Cuba Hunger Striker Rejects Exile
Patricia Grogg
HAVANA TIMES, March 8 (IPS) — The state news media in Cuba reported Monday on the case of dissident Guillermo Fariñas, who has been on a hunger strike for 13 days and refuses to go into exile in Spain.
An article titled “Cuba will not accept pressure or blackmail”, published by Granma, the mouthpiece of the governing Communist Party, says that “as a result of successive hunger strikes, Fariñas’ body is in a process of significant deterioration” and he is only alive “thanks to the skilled medical care he has received”.
Monday’s was the first reference in the state media to Fariñas’ hunger strike, who is demanding the release of 26 political prisoners who reportedly have health problems.
Cuban authorities asked Spain to take Fariñas in, diplomatic sources from that European nation told reporters.
But the activist said he would not call off his hunger strike and said he would only travel to Madrid if he were denied medical care in Cuba, in order to continue his fast there.
The dissident was visited late last week at his home in Santa Clara, a city nearly 300 km east of the capital, by Spanish diplomats.
They reportedly asked him, without success, to call off his fast and engage in talks.
Spain, which currently holds the rotating presidency of the European Union, is trying to change the bloc’s so-called “common position” on Cuba by eliminating a clause calling for democracy and improved human rights, in order to remove hurdles to improved relations with this Caribbean island nation.
The government of Raul Castro sees the EU’s demands as meddling in the country’s internal affairs.
Fariñas began his fast on Feb. 24, the day after imprisoned dissident Orlando Zapata died on the 85th day of a hunger strike.
The two cases have made headlines around the world, standing in sharp contrast to the government’s habitual silence on issues involving dissidents.
Granma accused unnamed “major Western media outlets” of drawing attention to the case by spreading “a prefabricated lie,” while ignoring news like Cuba’s abundant medical aid to earthquake-torn Haiti or the start of a massive vaccine campaign in Cuba that will protect more than half a million children from polio.
“The manipulation goes to such an extent that journalistic reports even claim the Cuban government has indicated that this paid employee of the United States Interests Section (SINA) in Havana should be allowed to die, while they do not write a single word on the multiple efforts by our health professionals to provide assistance to this individual,” Granma wrote.
The Cuban government considers all dissidents, regardless of how radical or moderate they are or whether or not they have ties with groups or individuals abroad, as “mercenaries” or paid employees at the service of Washington’s hostile policy towards Cuba.

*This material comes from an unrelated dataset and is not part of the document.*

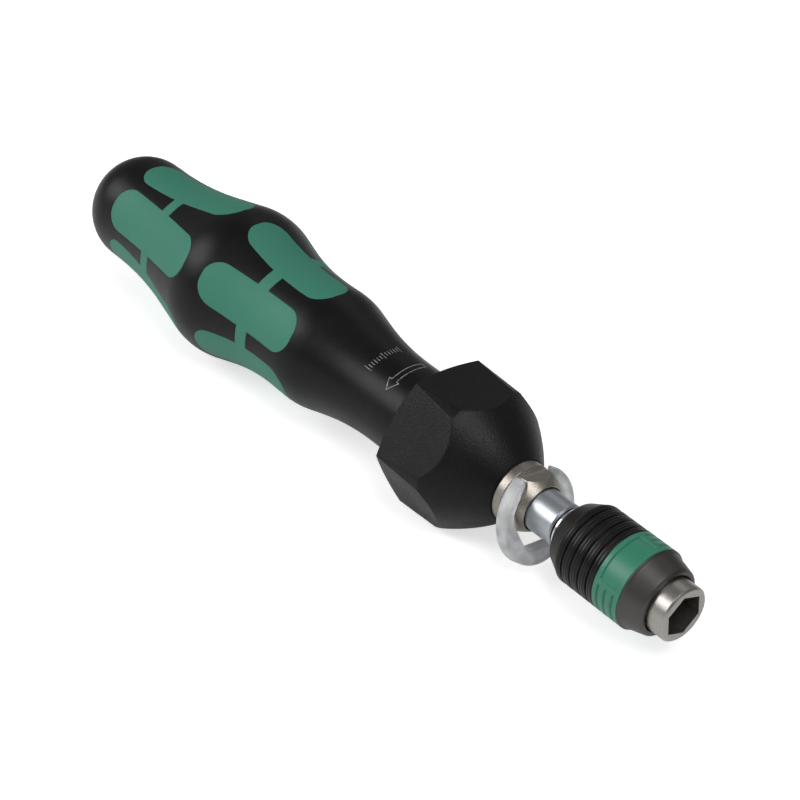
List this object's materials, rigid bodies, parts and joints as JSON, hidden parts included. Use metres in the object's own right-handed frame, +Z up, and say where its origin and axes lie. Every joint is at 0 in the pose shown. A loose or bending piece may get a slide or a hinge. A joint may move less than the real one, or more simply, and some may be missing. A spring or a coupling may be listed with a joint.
{
  "type": "torque screwdriver",
  "caption": "Adjustable torque screwdriver with a waisted two-tone grip, hexagonal nose, adjusting nut with a clear lock clip, and a quick-release hex bit chuck.",
  "frame": {"origin": "centre of the bit socket's mouth, on the tool's axis", "axes": "X runs along the tool's axis, out of the bit socket; Z is up as the tool lies on a flat of its nose; Y completes the right-handed frame"},
  "size_m": [0.1681, 0.032, 0.032],
  "materials": {
    "handle_black": "satin moulded plastic",
    "grip_green": "soft matte inlay",
    "nose_black": "grained black coating",
    "nut_nickel": "brushed nickel",
    "clip_clear": "clear plastic",
    "spindle_chrome": "satin chrome",
    "bushing_steel": "turned and polished steel",
    "sleeve_grey": "dark grey coating",
    "marker_green": "semi-matte green",
    "grip_sleeve_black": "semi-gloss black",
    "collar_black": "semi-gloss black",
    "inner_steel": "plain machined steel",
    "spring_steel": "drawn spring wire",
    "ball_steel": "hardened balls",
    "cage_brass": "plain brass"
  },
  "bodies": {
    "handle": {"handle_core": "handle_black", "grip_inlay_rear": "grip_green", "grip_inlay_front": "grip_green", "nose_housing": "nose_black", "clutch_tube": "inner_steel", "main_spring": "spring_steel", "thrust_balls": "ball_steel", "thrust_cage": "cage_brass", "thrust_washer": "inner_steel", "rear_plug": "inner_steel"},
    "spindle": {"drive_spindle": "spindle_chrome", "spindle_circlip": "spring_steel", "chuck_body": "bushing_steel", "stop_ring": "spring_steel", "sleeve_spring": "spring_steel", "ejector_spring": "spring_steel"},
    "cam": {"cam_disc": "inner_steel", "clutch_balls": "ball_steel"},
    "seat": {"spring_seat": "inner_steel"},
    "nut": {"adjusting_nut": "nut_nickel", "lock_clip": "clip_clear"},
    "release_sleeve": {"release_sleeve": "sleeve_grey", "rear_collar": "collar_black"},
    "grip_sleeve": {"grip_sleeve": "grip_sleeve_black", "marker_ring": "marker_green"},
    "lock_ball_left": {"lock_ball_left": "ball_steel"},
    "lock_ball_right": {"lock_ball_right": "ball_steel"},
    "ejector": {"ejector_pin": "inner_steel"}
  },
  "joints": [
    {"name": "spindle_turn", "type": "hinge", "parent": "handle", "child": "spindle", "pos_m": [0, 0, 0], "axis": [1, 0, 0], "continuous": true},
    {"name": "cam_lift", "type": "slide", "parent": "handle", "child": "cam", "axis": [1, 0, 0], "range_m": [0, 0.00045], "stiffness_N_per_m": 8000, "springref_m": -0.004},
    {"name": "seat_travel", "type": "slide", "parent": "handle", "child": "seat", "axis": [-1, 0, 0], "range_m": [0, 0.0015], "deforming": ["main_spring"]},
    {"name": "nut_turn", "type": "hinge", "parent": "seat", "child": "nut", "pos_m": [-0.045, 0, 0], "axis": [-1, 0, 0], "range_deg": [0, 720]},
    {"name": "sleeve_slide", "type": "slide", "parent": "spindle", "child": "release_sleeve", "axis": [1, 0, 0], "range_m": [0, 0.0025], "stiffness_N_per_m": 1500, "springref_m": -0.004, "deforming": ["sleeve_spring"]},
    {"name": "grip_turn", "type": "hinge", "parent": "release_sleeve", "child": "grip_sleeve", "pos_m": [-0.015, 0, 0], "axis": [1, 0, 0], "continuous": true},
    {"name": "lock_ball_left_slide", "type": "slide", "parent": "spindle", "child": "lock_ball_left", "axis": [0, 0.9751, 0.2215], "range_m": [0, 0.00055]},
    {"name": "lock_ball_right_slide", "type": "slide", "parent": "spindle", "child": "lock_ball_right", "axis": [0, -0.9751, -0.2215], "range_m": [0, 0.00055]},
    {"name": "ejector_slide", "type": "slide", "parent": "spindle", "child": "ejector", "axis": [-1, 0, 0], "range_m": [0, 0.003], "stiffness_N_per_m": 400, "springref_m": -0.003, "deforming": ["ejector_spring"]}
  ],
  "couplings": [
    {"joint": "seat_travel", "follows": "nut_turn", "m_per_rad": 0.00011937},
    {"joint": "lock_ball_left_slide", "follows": "sleeve_slide", "ratio": 0.22},
    {"joint": "lock_ball_right_slide", "follows": "sleeve_slide", "ratio": 0.22}
  ]
}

By the same logic, it denies that there are any political prisoners in Cuba’s jails.
Granma described Fariñas as a “counter-revolutionary” who in 1995 physically assaulted a female employee at a health facility where he worked as a psychologist, “causing multiple wounds to her face and arms.”
The incident, after which he was put on parole for three years, “revealed his clearly unhinged personality, and showed that there was no political aspect involved,” reported the newspaper, according to which Fariñas revealed his “violent nature” once again in 2002, when he beat an elderly man with a cane in Santa Clara and was sentenced to nearly six years in prison.
Fariñas, who describes himself as an independent journalist, has gone on several hunger strikes in the past. One of his demands has been Internet access in his home.
“His service sheet is long, including attendance at activities of all kinds in SINA and several European diplomatic offices that direct the subversion in Cuba, from which they receive instructions, money and supplies,” the newspaper wrote.
According to Granma, “in this case, it is not medicine that is needed to resolve this problem that has been intentionally created with the purpose of discrediting our political system, but the patient himself and the unpatriotic Cubans, foreign diplomats and media outlets manipulating him. The consequences will be solely and entirely their responsibility.”
The government has never given in to pressure of this kind, and is even less likely to do so in a case that has drawn heavy media coverage.
Most Cubans are basically unaware of the activity of dissidents in this country.
In a statement to the foreign press Monday, Elizardo Sanchez, spokesman for the Cuban Commission for Human Rights and National Reconciliation (CCDHRN), clarified that his organization is “vigorously and publicly opposed to hunger strikes.”
But Sanchez also said the Cuban government has the obligation to provide Fariñas with the necessary medical attention.
The activist told IPS that Fariñas is accompanied by a friend who is a doctor and that he has also been visited by the local doctor. Last week the hunger striker was briefly admitted to hospital, after passing out because of low blood sugar.